O telefone de Ata Abu Madighem não para de tocar.
As ligações não são para verificar seu bem-estar — são todas ameaças de morte.
"Se te vir, vou te matar", grita um homem.
Madighem pertence à forte comunidade beduína árabe de Israel, que conta com 200 mil pessoas, que também são muçulmanas. Eles perderam 16 pessoas no ataque do Hamas.
Ele é o prefeito de Rahat, no deserto de Negev, a principal cidade beduína.
"Estas ligações vêm da Cisjordânia e de Gaza", diz ele, com o celular tocando incessantemente no bolso.
Alguém compartilhou maliciosamente seu número de telefone nas redes sociais.
Ele às vezes tenta argumentar com a pessoa do outro lado da linha, mas com os outros ele grita para transmitir sua mensagem.
É inútil, pois Madighem é acusado de entregar combatentes do Hamas às autoridades israelenses.

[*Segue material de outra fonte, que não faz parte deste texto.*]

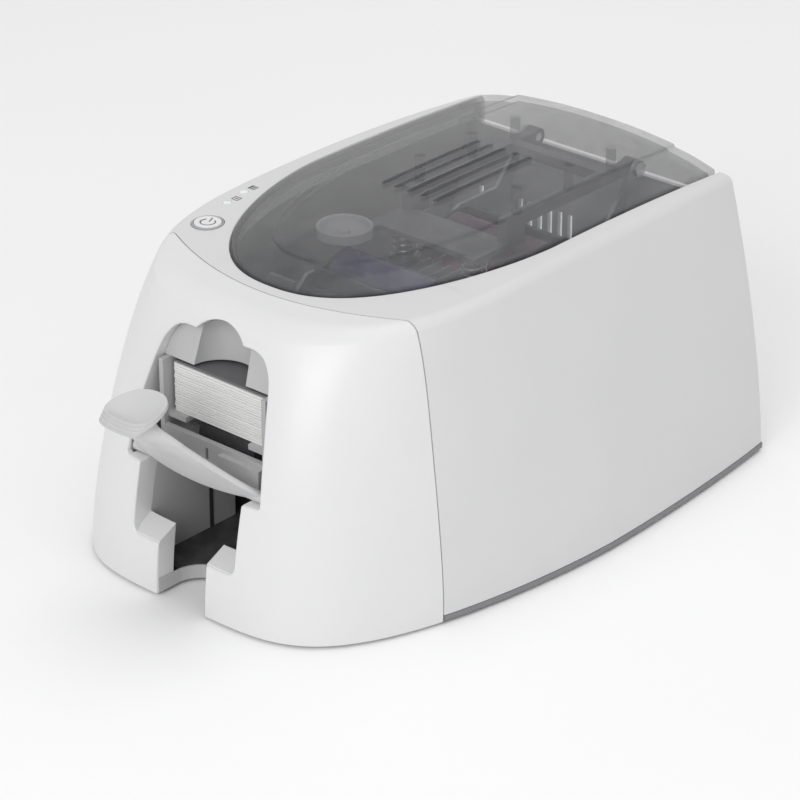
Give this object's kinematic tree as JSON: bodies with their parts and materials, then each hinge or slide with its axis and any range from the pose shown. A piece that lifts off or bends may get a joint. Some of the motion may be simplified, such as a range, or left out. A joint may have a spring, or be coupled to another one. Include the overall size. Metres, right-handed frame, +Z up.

"Eles estão dizendo que eles [combatentes do Hamas] foram mortos em Rahat. Ninguém [combatentes do Hamas] foi morto em Rahat. É tudo mentira", diz ele.
A relação entre os beduínos árabes e o governo israelense cria muita tensão com a comunidade palestina.
Alguns beduínos árabes servem nas forças armadas e em outras forças de segurança, o que irrita alguns palestinos.
Mas a comunidade também reclama que é discriminada pelo Estado de Israel.
Vítimas do ataque
Sete pessoas da área ao redor de Rahat, no deserto de Negev, estão desaparecidas.
As suas famílias acreditam que foram levadas para Gaza e mantidas como reféns pelo Hamas. Eles não falam publicamente por medo de que seus parentes possam ser mortos.
Dham AlZiadna ajudou a transportar alguns dos corpos dos mortos de volta às suas famílias. Ele disse que os ataques não foram direcionados especificamente aos árabes beduínos, mas eles foram apanhados no meio do conflito.
"Quem quiser sair e fazer isso sabe o que está fazendo", disse ele.
Abdel Rahman AlZiadna, de Rahat, foi morto pelo Hamas durante um acampamento na costa, a apenas 3 km da fronteira de Gaza. Ele tinha 26 anos.
Seu pai, Aatef, está muito angustiado para conseguir falar. Foi o irmão do pai quem deu a notícia.
"Deus irá compensar você", Adam disse a seu irmão Aatef.
"Ele desmaiou", acrescentou Adam. "Como uma pessoa pode lidar com um momento como este?"
Um ex-comandante sênior das Forças de Defesa de Israel, Yair Golan, chegou para falar com a família.
Ele disse que estava lá para oferecer as suas condolências, mas a sua visita tornou-se um ponto focal de raiva contra as autoridades israelenses.
"Comemos m**** nesta guerra", gritou um homem. "Estou falando por todos os beduínos. Que vergonha para o governo e para os ministérios."
Os árabes beduínos sentem que as mortes na sua comunidade não foram reconhecidas em relatórios mais amplos sobre o ataque do Hamas a Israel.
E, historicamente, as autoridades de Israel são frequentemente acusadas de não instalarem ligações de água e eletricidade para os árabes beduínos, especialmente em “aldeias não reconhecidas” que o governo diz terem sido construídas ilegalmente.
Fora dessas áreas, a maior parte da comunidade vive em cidades empobrecidas.
“Este ataque terrorista não fez distinção entre árabes, beduínos e judeus”, disse-me Golan após falar com a família AlZiadna. “Eles mataram todo mundo.”
Quando lhe perguntaram por que a comunidade estava tão zangada com as autoridades, ele afirmou que era necessário fazer mais para melhorar a economia. “Devemos construir um futuro comum”, acrescentou Golan.
Mas este sonho parece remoto após o ataque do Hamas.
Ouvi um beduíno dizer que tinha medo de andar na rua, com medo tanto dos palestinos como dos judeus israelenses.
Desde o ataque, o governo de Israel tem tentado promover a ideia de que os israelenses e os beduínos têm um inimigo comum no Hamas.
Os beduínos, no entanto, sentem-se espremidos entre os dois lados.